▶ Given exercise: Send back the entries below exactly as they appear.

▶ Data for the task:

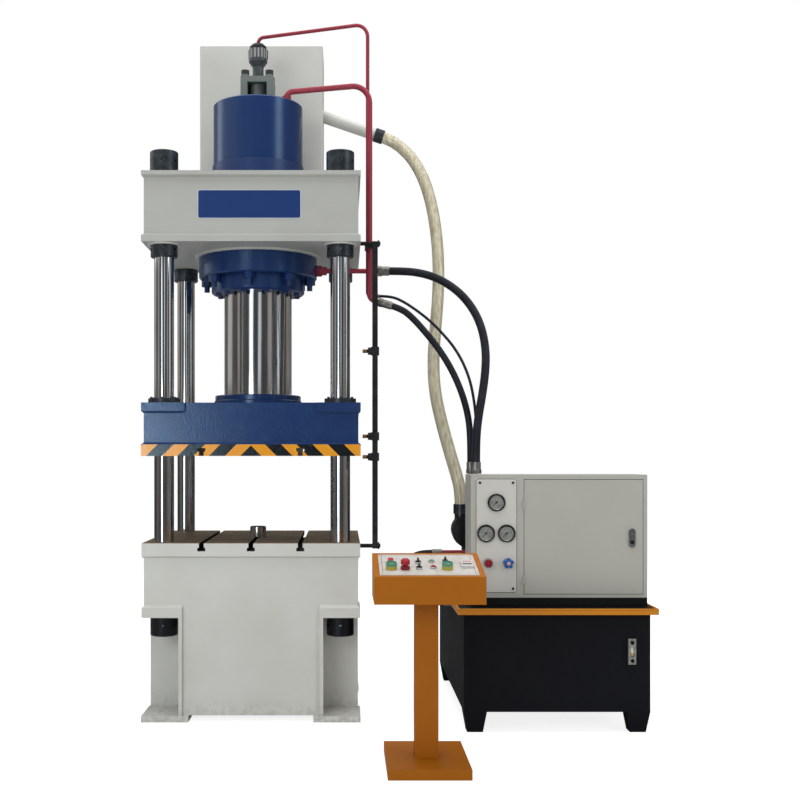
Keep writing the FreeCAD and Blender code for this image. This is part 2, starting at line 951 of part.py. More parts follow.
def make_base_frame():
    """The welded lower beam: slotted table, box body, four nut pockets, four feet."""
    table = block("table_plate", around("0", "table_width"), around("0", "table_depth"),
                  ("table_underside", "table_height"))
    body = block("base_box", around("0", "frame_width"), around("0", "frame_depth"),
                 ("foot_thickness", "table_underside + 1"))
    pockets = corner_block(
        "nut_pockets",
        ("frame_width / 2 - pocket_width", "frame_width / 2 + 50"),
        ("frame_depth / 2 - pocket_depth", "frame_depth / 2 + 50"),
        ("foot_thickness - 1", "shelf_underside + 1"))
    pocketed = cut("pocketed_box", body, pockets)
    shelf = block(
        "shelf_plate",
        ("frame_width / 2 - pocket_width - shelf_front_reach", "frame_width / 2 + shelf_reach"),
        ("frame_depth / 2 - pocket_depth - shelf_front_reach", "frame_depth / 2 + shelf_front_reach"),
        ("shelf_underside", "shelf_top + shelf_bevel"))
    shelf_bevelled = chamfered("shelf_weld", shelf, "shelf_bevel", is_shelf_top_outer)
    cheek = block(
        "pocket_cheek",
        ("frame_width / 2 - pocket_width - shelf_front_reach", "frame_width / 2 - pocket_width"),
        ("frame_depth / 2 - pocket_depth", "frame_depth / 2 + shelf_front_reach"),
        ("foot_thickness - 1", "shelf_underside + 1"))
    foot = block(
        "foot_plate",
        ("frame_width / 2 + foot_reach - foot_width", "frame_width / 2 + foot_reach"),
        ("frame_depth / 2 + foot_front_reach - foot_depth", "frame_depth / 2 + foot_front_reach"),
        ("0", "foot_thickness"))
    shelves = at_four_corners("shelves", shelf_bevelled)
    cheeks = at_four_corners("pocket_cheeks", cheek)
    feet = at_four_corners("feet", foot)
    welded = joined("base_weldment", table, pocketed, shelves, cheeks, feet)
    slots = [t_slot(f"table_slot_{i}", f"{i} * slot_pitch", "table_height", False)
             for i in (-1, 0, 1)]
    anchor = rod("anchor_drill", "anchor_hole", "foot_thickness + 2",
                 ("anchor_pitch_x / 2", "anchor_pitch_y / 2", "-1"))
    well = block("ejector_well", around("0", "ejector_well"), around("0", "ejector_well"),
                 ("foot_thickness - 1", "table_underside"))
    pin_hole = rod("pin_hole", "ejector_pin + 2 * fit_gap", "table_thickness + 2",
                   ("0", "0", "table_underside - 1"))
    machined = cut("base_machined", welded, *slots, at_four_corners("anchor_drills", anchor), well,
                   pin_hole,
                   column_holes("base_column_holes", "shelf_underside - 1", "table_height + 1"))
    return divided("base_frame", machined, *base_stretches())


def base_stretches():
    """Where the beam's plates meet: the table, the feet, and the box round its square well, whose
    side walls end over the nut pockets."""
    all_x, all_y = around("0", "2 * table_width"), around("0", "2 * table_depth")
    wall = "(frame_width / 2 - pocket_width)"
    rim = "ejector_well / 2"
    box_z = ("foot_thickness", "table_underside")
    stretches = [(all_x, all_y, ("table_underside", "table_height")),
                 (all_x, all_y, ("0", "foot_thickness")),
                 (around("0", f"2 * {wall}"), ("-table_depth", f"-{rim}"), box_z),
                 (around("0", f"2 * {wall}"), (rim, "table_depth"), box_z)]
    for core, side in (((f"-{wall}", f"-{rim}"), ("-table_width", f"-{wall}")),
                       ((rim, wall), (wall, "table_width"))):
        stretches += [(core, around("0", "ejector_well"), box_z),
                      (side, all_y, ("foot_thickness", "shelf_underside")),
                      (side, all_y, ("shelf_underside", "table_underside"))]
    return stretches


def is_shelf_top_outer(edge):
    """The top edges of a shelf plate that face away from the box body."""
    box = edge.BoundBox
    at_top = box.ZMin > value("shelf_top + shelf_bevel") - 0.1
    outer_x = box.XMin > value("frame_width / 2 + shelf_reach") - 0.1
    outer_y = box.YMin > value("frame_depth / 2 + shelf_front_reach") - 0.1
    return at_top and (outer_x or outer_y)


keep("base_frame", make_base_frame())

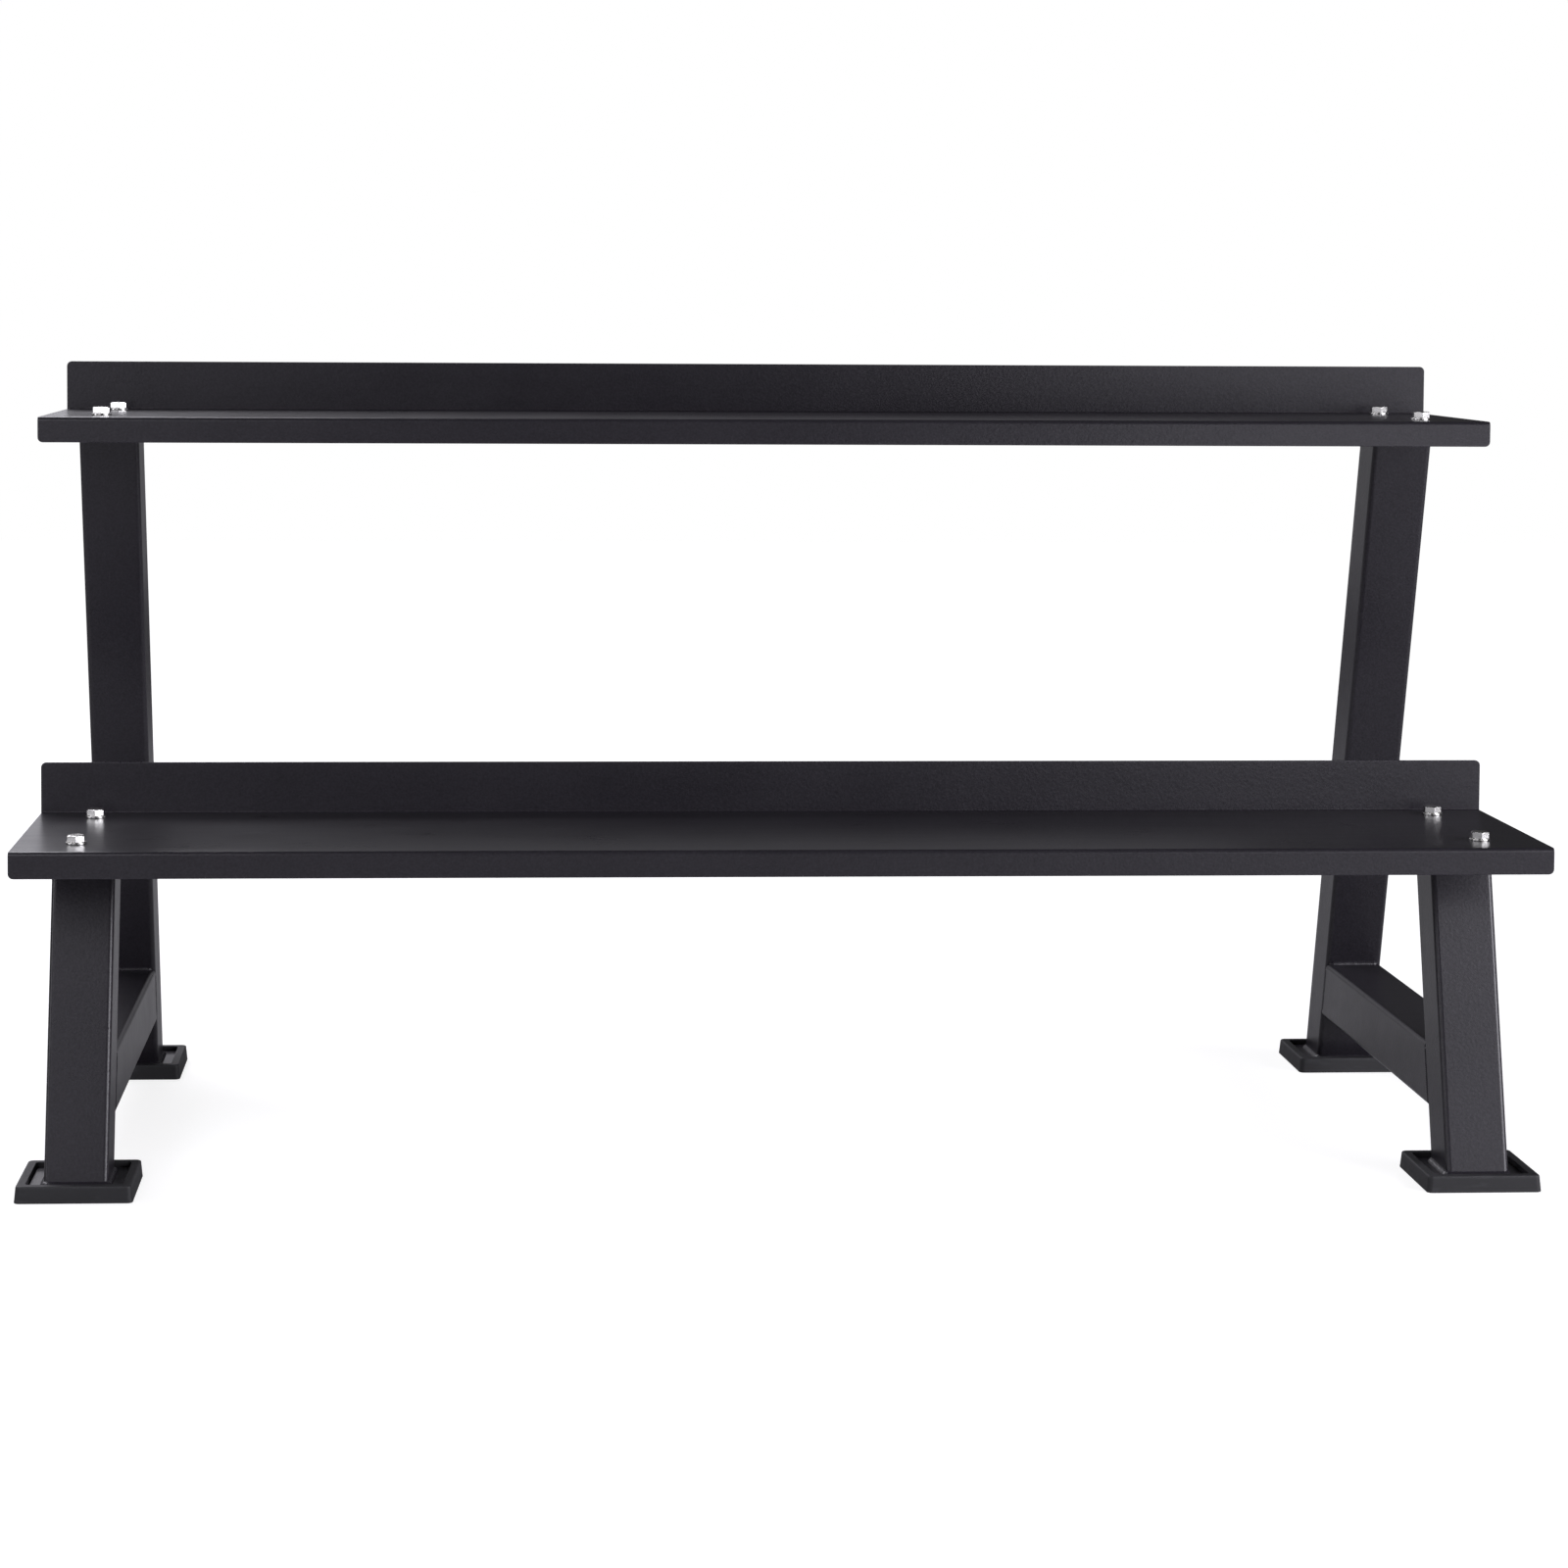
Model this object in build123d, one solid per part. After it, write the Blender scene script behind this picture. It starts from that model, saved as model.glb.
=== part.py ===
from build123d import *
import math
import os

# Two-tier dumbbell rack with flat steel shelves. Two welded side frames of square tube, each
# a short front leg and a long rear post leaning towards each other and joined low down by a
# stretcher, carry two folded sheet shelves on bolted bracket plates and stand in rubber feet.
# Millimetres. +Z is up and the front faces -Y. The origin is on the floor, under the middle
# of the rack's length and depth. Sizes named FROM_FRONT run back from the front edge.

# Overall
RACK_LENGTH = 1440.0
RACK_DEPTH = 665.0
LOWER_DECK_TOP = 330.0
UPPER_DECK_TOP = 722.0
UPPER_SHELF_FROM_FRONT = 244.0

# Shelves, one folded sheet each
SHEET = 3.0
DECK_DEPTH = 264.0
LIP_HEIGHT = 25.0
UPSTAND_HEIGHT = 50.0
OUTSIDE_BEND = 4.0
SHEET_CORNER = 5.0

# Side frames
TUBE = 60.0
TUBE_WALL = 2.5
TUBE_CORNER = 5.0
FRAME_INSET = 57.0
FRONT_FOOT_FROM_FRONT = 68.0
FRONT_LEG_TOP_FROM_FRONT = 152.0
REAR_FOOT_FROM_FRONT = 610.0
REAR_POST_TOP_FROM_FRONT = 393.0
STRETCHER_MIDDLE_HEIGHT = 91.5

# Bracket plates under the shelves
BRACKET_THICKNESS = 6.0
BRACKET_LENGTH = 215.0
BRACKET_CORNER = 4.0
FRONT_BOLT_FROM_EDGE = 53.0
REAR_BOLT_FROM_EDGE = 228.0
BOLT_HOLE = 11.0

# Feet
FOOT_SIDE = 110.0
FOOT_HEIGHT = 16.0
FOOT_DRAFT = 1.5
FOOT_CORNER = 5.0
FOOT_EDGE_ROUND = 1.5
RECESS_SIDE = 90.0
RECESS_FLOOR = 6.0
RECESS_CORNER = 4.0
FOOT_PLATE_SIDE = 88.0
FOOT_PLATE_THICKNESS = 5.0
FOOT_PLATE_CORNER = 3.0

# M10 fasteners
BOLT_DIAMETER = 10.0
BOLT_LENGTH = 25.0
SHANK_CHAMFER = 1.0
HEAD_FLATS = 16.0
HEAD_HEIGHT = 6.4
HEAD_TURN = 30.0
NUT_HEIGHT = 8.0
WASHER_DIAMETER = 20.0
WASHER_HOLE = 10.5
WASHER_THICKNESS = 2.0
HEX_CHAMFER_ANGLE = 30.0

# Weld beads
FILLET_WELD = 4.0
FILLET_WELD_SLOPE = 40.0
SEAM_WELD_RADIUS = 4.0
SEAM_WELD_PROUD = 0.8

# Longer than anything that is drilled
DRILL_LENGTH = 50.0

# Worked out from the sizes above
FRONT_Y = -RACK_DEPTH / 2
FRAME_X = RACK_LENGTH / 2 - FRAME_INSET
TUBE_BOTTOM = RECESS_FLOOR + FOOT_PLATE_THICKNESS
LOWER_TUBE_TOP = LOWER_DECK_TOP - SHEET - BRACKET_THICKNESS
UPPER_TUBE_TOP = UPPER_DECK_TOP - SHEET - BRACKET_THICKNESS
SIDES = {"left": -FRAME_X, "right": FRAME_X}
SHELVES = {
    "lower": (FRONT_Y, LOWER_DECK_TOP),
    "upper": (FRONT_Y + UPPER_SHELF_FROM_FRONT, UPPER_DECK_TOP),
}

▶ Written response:
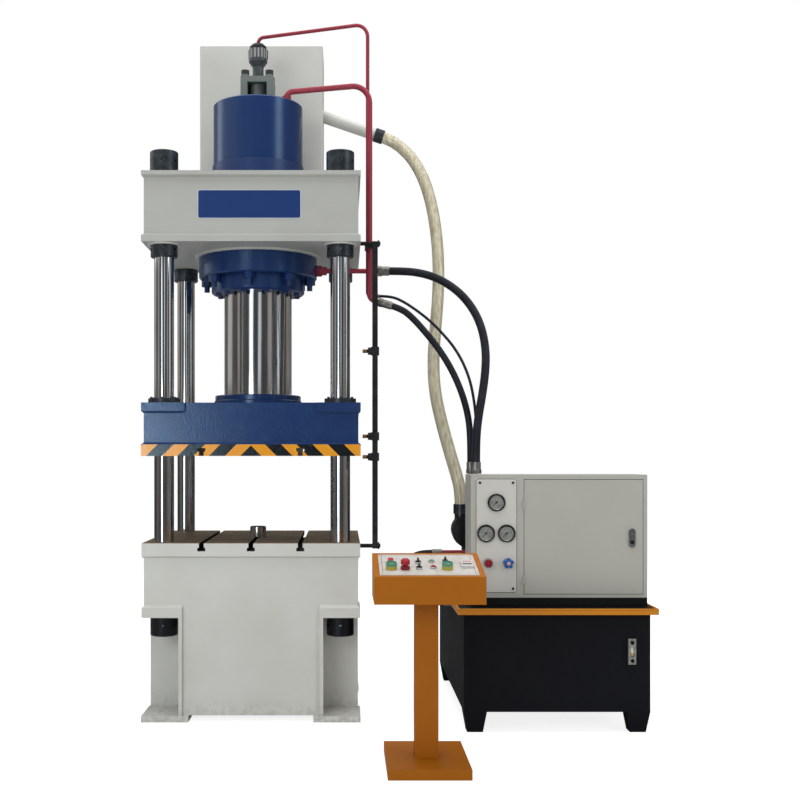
Keep writing the FreeCAD and Blender code for this image. This is part 2, starting at line 951 of part.py. More parts follow.
def make_base_frame():
    """The welded lower beam: slotted table, box body, four nut pockets, four feet."""
    table = block("table_plate", around("0", "table_width"), around("0", "table_depth"),
                  ("table_underside", "table_height"))
    body = block("base_box", around("0", "frame_width"), around("0", "frame_depth"),
                 ("foot_thickness", "table_underside + 1"))
    pockets = corner_block(
        "nut_pockets",
        ("frame_width / 2 - pocket_width", "frame_width / 2 + 50"),
        ("frame_depth / 2 - pocket_depth", "frame_depth / 2 + 50"),
        ("foot_thickness - 1", "shelf_underside + 1"))
    pocketed = cut("pocketed_box", body, pockets)
    shelf = block(
        "shelf_plate",
        ("frame_width / 2 - pocket_width - shelf_front_reach", "frame_width / 2 + shelf_reach"),
        ("frame_depth / 2 - pocket_depth - shelf_front_reach", "frame_depth / 2 + shelf_front_reach"),
        ("shelf_underside", "shelf_top + shelf_bevel"))
    shelf_bevelled = chamfered("shelf_weld", shelf, "shelf_bevel", is_shelf_top_outer)
    cheek = block(
        "pocket_cheek",
        ("frame_width / 2 - pocket_width - shelf_front_reach", "frame_width / 2 - pocket_width"),
        ("frame_depth / 2 - pocket_depth", "frame_depth / 2 + shelf_front_reach"),
        ("foot_thickness - 1", "shelf_underside + 1"))
    foot = block(
        "foot_plate",
        ("frame_width / 2 + foot_reach - foot_width", "frame_width / 2 + foot_reach"),
        ("frame_depth / 2 + foot_front_reach - foot_depth", "frame_depth / 2 + foot_front_reach"),
        ("0", "foot_thickness"))
    shelves = at_four_corners("shelves", shelf_bevelled)
    cheeks = at_four_corners("pocket_cheeks", cheek)
    feet = at_four_corners("feet", foot)
    welded = joined("base_weldment", table, pocketed, shelves, cheeks, feet)
    slots = [t_slot(f"table_slot_{i}", f"{i} * slot_pitch", "table_height", False)
             for i in (-1, 0, 1)]
    anchor = rod("anchor_drill", "anchor_hole", "foot_thickness + 2",
                 ("anchor_pitch_x / 2", "anchor_pitch_y / 2", "-1"))
    well = block("ejector_well", around("0", "ejector_well"), around("0", "ejector_well"),
                 ("foot_thickness - 1", "table_underside"))
    pin_hole = rod("pin_hole", "ejector_pin + 2 * fit_gap", "table_thickness + 2",
                   ("0", "0", "table_underside - 1"))
    machined = cut("base_machined", welded, *slots, at_four_corners("anchor_drills", anchor), well,
                   pin_hole,
                   column_holes("base_column_holes", "shelf_underside - 1", "table_height + 1"))
    return divided("base_frame", machined, *base_stretches())


def base_stretches():
    """Where the beam's plates meet: the table, the feet, and the box round its square well, whose
    side walls end over the nut pockets."""
    all_x, all_y = around("0", "2 * table_width"), around("0", "2 * table_depth")
    wall = "(frame_width / 2 - pocket_width)"
    rim = "ejector_well / 2"
    box_z = ("foot_thickness", "table_underside")
    stretches = [(all_x, all_y, ("table_underside", "table_height")),
                 (all_x, all_y, ("0", "foot_thickness")),
                 (around("0", f"2 * {wall}"), ("-table_depth", f"-{rim}"), box_z),
                 (around("0", f"2 * {wall}"), (rim, "table_depth"), box_z)]
    for core, side in (((f"-{wall}", f"-{rim}"), ("-table_width", f"-{wall}")),
                       ((rim, wall), (wall, "table_width"))):
        stretches += [(core, around("0", "ejector_well"), box_z),
                      (side, all_y, ("foot_thickness", "shelf_underside")),
                      (side, all_y, ("shelf_underside", "table_underside"))]
    return stretches


def is_shelf_top_outer(edge):
    """The top edges of a shelf plate that face away from the box body."""
    box = edge.BoundBox
    at_top = box.ZMin > value("shelf_top + shelf_bevel") - 0.1
    outer_x = box.XMin > value("frame_width / 2 + shelf_reach") - 0.1
    outer_y = box.YMin > value("frame_depth / 2 + shelf_front_reach") - 0.1
    return at_top and (outer_x or outer_y)


keep("base_frame", make_base_frame())

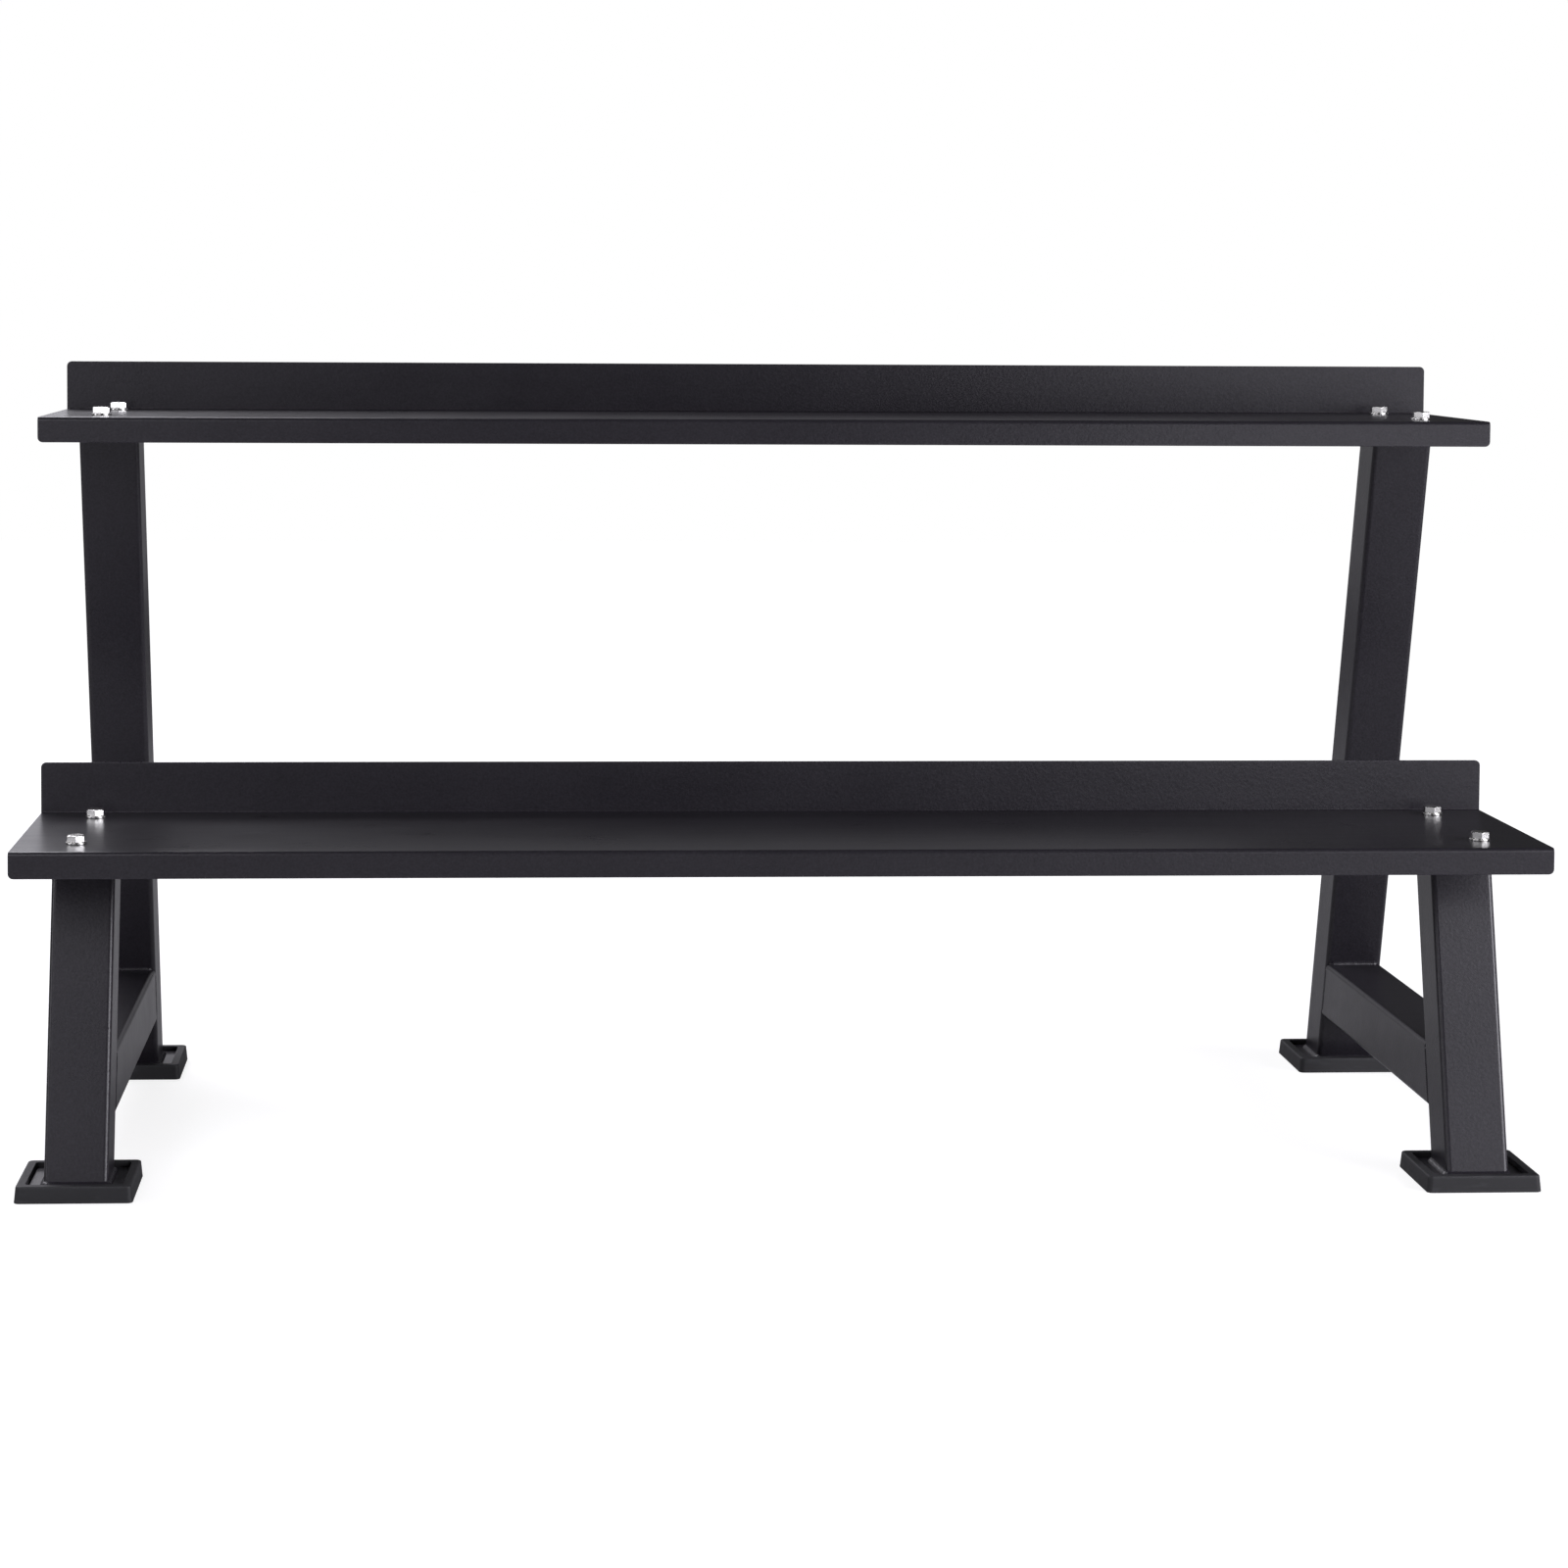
Model this object in build123d, one solid per part. After it, write the Blender scene script behind this picture. It starts from that model, saved as model.glb.
=== part.py ===
from build123d import *
import math
import os

# Two-tier dumbbell rack with flat steel shelves. Two welded side frames of square tube, each
# a short front leg and a long rear post leaning towards each other and joined low down by a
# stretcher, carry two folded sheet shelves on bolted bracket plates and stand in rubber feet.
# Millimetres. +Z is up and the front faces -Y. The origin is on the floor, under the middle
# of the rack's length and depth. Sizes named FROM_FRONT run back from the front edge.

# Overall
RACK_LENGTH = 1440.0
RACK_DEPTH = 665.0
LOWER_DECK_TOP = 330.0
UPPER_DECK_TOP = 722.0
UPPER_SHELF_FROM_FRONT = 244.0

# Shelves, one folded sheet each
SHEET = 3.0
DECK_DEPTH = 264.0
LIP_HEIGHT = 25.0
UPSTAND_HEIGHT = 50.0
OUTSIDE_BEND = 4.0
SHEET_CORNER = 5.0

# Side frames
TUBE = 60.0
TUBE_WALL = 2.5
TUBE_CORNER = 5.0
FRAME_INSET = 57.0
FRONT_FOOT_FROM_FRONT = 68.0
FRONT_LEG_TOP_FROM_FRONT = 152.0
REAR_FOOT_FROM_FRONT = 610.0
REAR_POST_TOP_FROM_FRONT = 393.0
STRETCHER_MIDDLE_HEIGHT = 91.5

# Bracket plates under the shelves
BRACKET_THICKNESS = 6.0
BRACKET_LENGTH = 215.0
BRACKET_CORNER = 4.0
FRONT_BOLT_FROM_EDGE = 53.0
REAR_BOLT_FROM_EDGE = 228.0
BOLT_HOLE = 11.0

# Feet
FOOT_SIDE = 110.0
FOOT_HEIGHT = 16.0
FOOT_DRAFT = 1.5
FOOT_CORNER = 5.0
FOOT_EDGE_ROUND = 1.5
RECESS_SIDE = 90.0
RECESS_FLOOR = 6.0
RECESS_CORNER = 4.0
FOOT_PLATE_SIDE = 88.0
FOOT_PLATE_THICKNESS = 5.0
FOOT_PLATE_CORNER = 3.0

# M10 fasteners
BOLT_DIAMETER = 10.0
BOLT_LENGTH = 25.0
SHANK_CHAMFER = 1.0
HEAD_FLATS = 16.0
HEAD_HEIGHT = 6.4
HEAD_TURN = 30.0
NUT_HEIGHT = 8.0
WASHER_DIAMETER = 20.0
WASHER_HOLE = 10.5
WASHER_THICKNESS = 2.0
HEX_CHAMFER_ANGLE = 30.0

# Weld beads
FILLET_WELD = 4.0
FILLET_WELD_SLOPE = 40.0
SEAM_WELD_RADIUS = 4.0
SEAM_WELD_PROUD = 0.8

# Longer than anything that is drilled
DRILL_LENGTH = 50.0

# Worked out from the sizes above
FRONT_Y = -RACK_DEPTH / 2
FRAME_X = RACK_LENGTH / 2 - FRAME_INSET
TUBE_BOTTOM = RECESS_FLOOR + FOOT_PLATE_THICKNESS
LOWER_TUBE_TOP = LOWER_DECK_TOP - SHEET - BRACKET_THICKNESS
UPPER_TUBE_TOP = UPPER_DECK_TOP - SHEET - BRACKET_THICKNESS
SIDES = {"left": -FRAME_X, "right": FRAME_X}
SHELVES = {
    "lower": (FRONT_Y, LOWER_DECK_TOP),
    "upper": (FRONT_Y + UPPER_SHELF_FROM_FRONT, UPPER_DECK_TOP),
}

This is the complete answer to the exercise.